The lawsuit was filed in November 2022 by Papa Ndianko Gueye, following a stop in Longueuil, Que. just south of Montreal.

He represents "any racialized person who has been the victim of racial profiling during a traffic stop without reason to suspect the commission of an offence by the police services of one of the defendant cities or by the Quebec provincial police since May 23, 2019."

Gueye alleges he was stopped while driving his white Audi on March 26, 2021, but didn't commit a traffic violation. The officer told him he'd stopped him for driving over the speed limit, and Gueye alleged the officer became aggressive and summoned backup quickly.

A few days after the stop, he went to the police station to ask about the interception but was told police did not have any record of it. He received three tickets in the mail, including one for speeding.
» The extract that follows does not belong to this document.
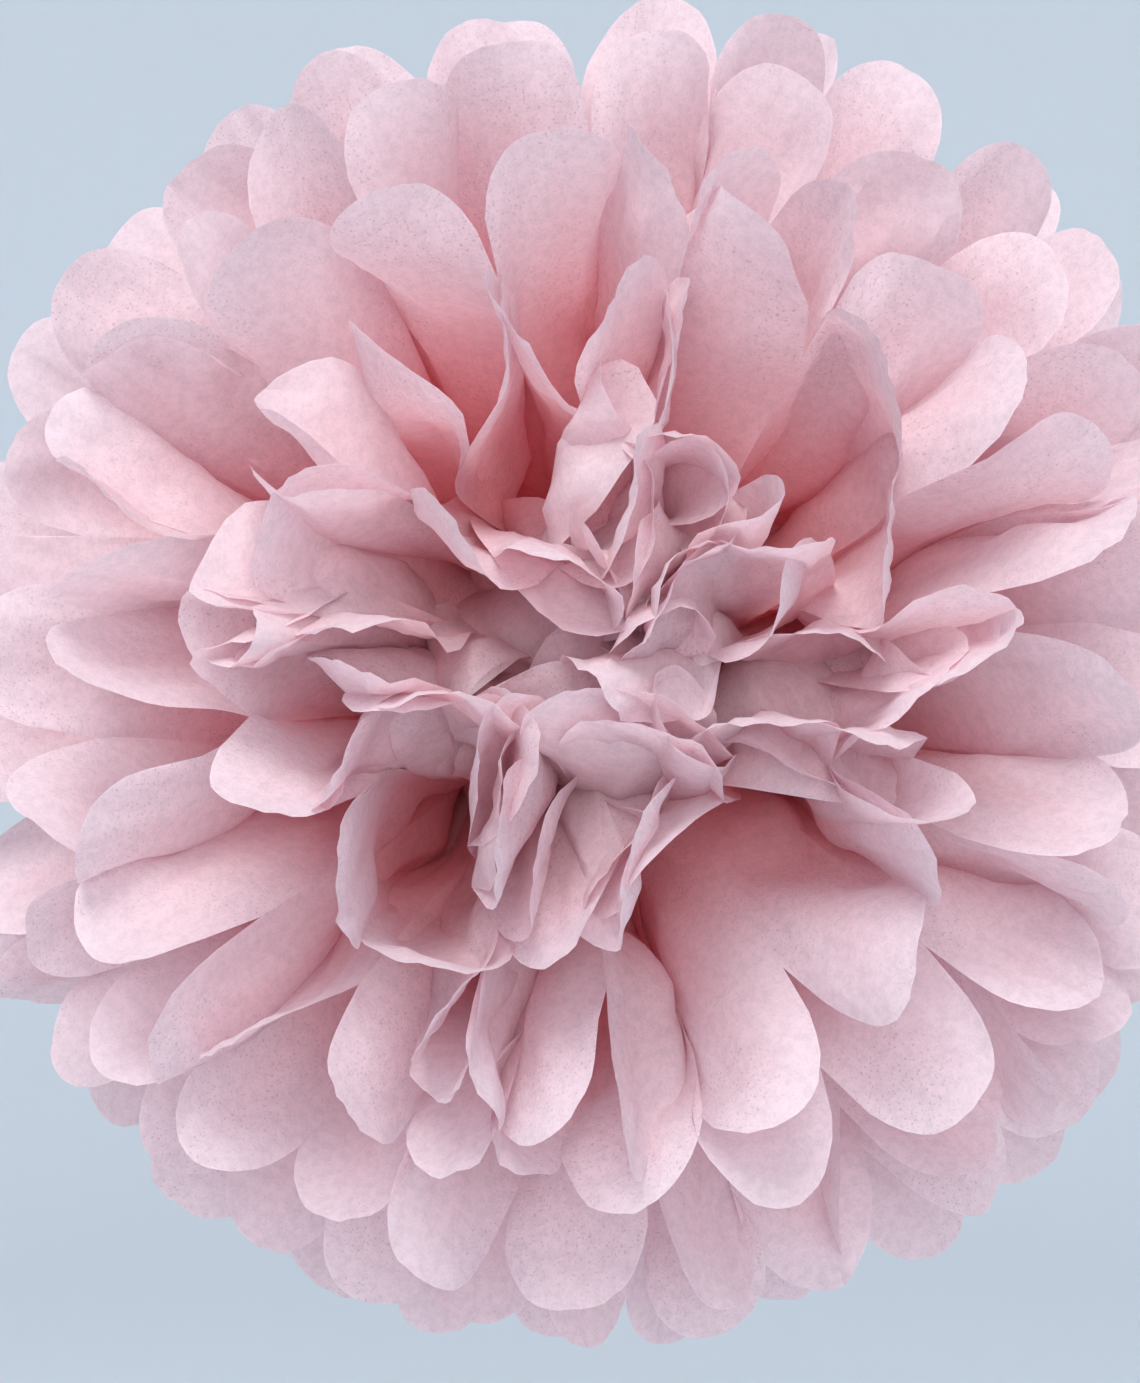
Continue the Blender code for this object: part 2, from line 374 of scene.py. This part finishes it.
def fine_fan(net, index, rng, roughness):
    """(points, faces, flat places, distances to the cut edge) of one fan, cut to rounded petals."""
    step = np.linspace(0.0, 1.0, FINE_COLUMNS + 1)
    share = 0.5 * step + 0.25 * (1 - np.cos(math.pi * step))
    body = np.linspace(0.0, NOTCH, BODY_ROWS + 1)[:, None]
    beyond = np.linspace(0.0, 1.0, TIP_ROWS + 1)[1:, None]
    outline_share = (1 - np.cos(np.linspace(0.0, math.pi, OUTLINE_STEPS))) / 2
    control_across = np.linspace(0.0, 1.0, COLUMNS)
    points, flats, rims = [], [], []
    for panel in range(PANELS):
        shape = petal_shape(rng, roughness)
        reach = petal_reach(share, shape)
        reach[[0, -1]] = 0.0
        distance = np.concatenate([body + 0 * reach, NOTCH + reach * beyond])
        control = net[index[panel]].transpose(1, 0, 2)
        read_across = np.repeat(share[:, None], len(ROWS), axis=1)
        wide = curves_through(control, control_across, read_across).transpose(1, 0, 2)
        place = curves_through(wide, ROWS, distance)
        along = np.gradient(place, axis=0)
        normal = np.cross(np.gradient(place, axis=1), along)
        normal /= np.linalg.norm(normal, axis=2, keepdims=True) + 1e-12
        tip = np.clip((distance - NOTCH + 0.02) / (PETAL_DEPTH + 0.02), 0.0, 1.0) ** 2
        height = crinkles(share, distance, rng)
        height += rng.normal(0.0, 0.0035) * tip * np.minimum(1.0, 6 * share * (1 - share))
        place = place + normal * height[..., None]
        x = PANEL_WIDTH * (panel + share) + 0 * distance
        outline_x = PANEL_WIDTH * (panel + outline_share)
        outline = np.stack([outline_x, NOTCH + petal_reach(outline_share, shape)], axis=1)
        flat = np.stack([x, distance], axis=-1)
        gap = np.linalg.norm(flat[..., None, :] - outline, axis=-1).min(axis=-1)
        points.append(place)
        flats.append(flat)
        rims.append(np.minimum(gap, np.minimum(x, PANELS * PANEL_WIDTH - x)))
    rows = BODY_ROWS + TIP_ROWS + 1
    own = np.arange(PANELS * rows * len(share)).reshape(PANELS, rows, len(share))
    own[:, BODY_ROWS + 1 :, 0] = own[:, BODY_ROWS, 0, None]
    own[:, BODY_ROWS + 1 :, -1] = own[:, BODY_ROWS, -1, None]
    own[1:, :, 0] = own[:-1, :, -1]
    corners = [own[:, :-1, :-1], own[:, :-1, 1:], own[:, 1:, 1:], own[:, 1:, :-1]]
    quads = np.stack(corners, axis=-1).reshape(-1, 4)
    used, quads = np.unique(quads, return_inverse=True)
    points = np.array(points).reshape(-1, 3)[used]
    return points, quads.reshape(-1, 4), np.array(flats).reshape(-1, 2)[used], np.array(rims).ravel()[used]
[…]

He alleges the interception was based on "no genuine motive" and characterized it as racial profiling.

The class action was filed in November 2022, two weeks after a landmark decision by Quebec Superior Court Justice Michel Yergeau in a case seeking to have a common law rule allowing Canadian police to stop drivers for no reason to be declared unconstitutional.

Yergeau sided with Joseph-Christopher Luamba, a Montrealer of Haitian descent, ruling racial profiling exists and is a reality weighing heavily on Black people.

Yergeau's ruling effectivly nullified Section 636 of the province's Highway Safety Code, which gives officers discretionary power to stop any vehicle without reason.

"The preponderant evidence shows that over time, the arbitrary power granted to the police to carry out roadside stops without cause has become for some of them a vector, even a safe conduit for racial profiling against the Black community," Yergeau wrote in October 2022.

"The rule of law thus becomes a breach through which this sneaky form of racism rushes in."

Gueye's lawyers include a combination of the same lawyers in the Luamba case. His filing alleges police forces in those cities systematically exercised this power in a discriminatory manner in violation of the rights and freedoms of those falling under the class.

The Quebec government has appealed the Luamba ruling, arguing it deprived police of an important tool to stop crime, but the Court of Appeal upheld Yergeau's decision last year and gave the province six months to make the necessary changes to the Highway Safety Code.

Quebec's Public Security Department announced last month that most random traffic stops by police had been suspended, after the Court of Appeal refused to grant an extension.

Earlier this month, the Supreme Court of Canada agreed to hear a case about whether it's constitutional for police to make a random traffic stop without reasonable suspicion the driver has committed an offence.

In the Gueye case, the parties are expected before the Superior Court sometime in the next two months for a hearing.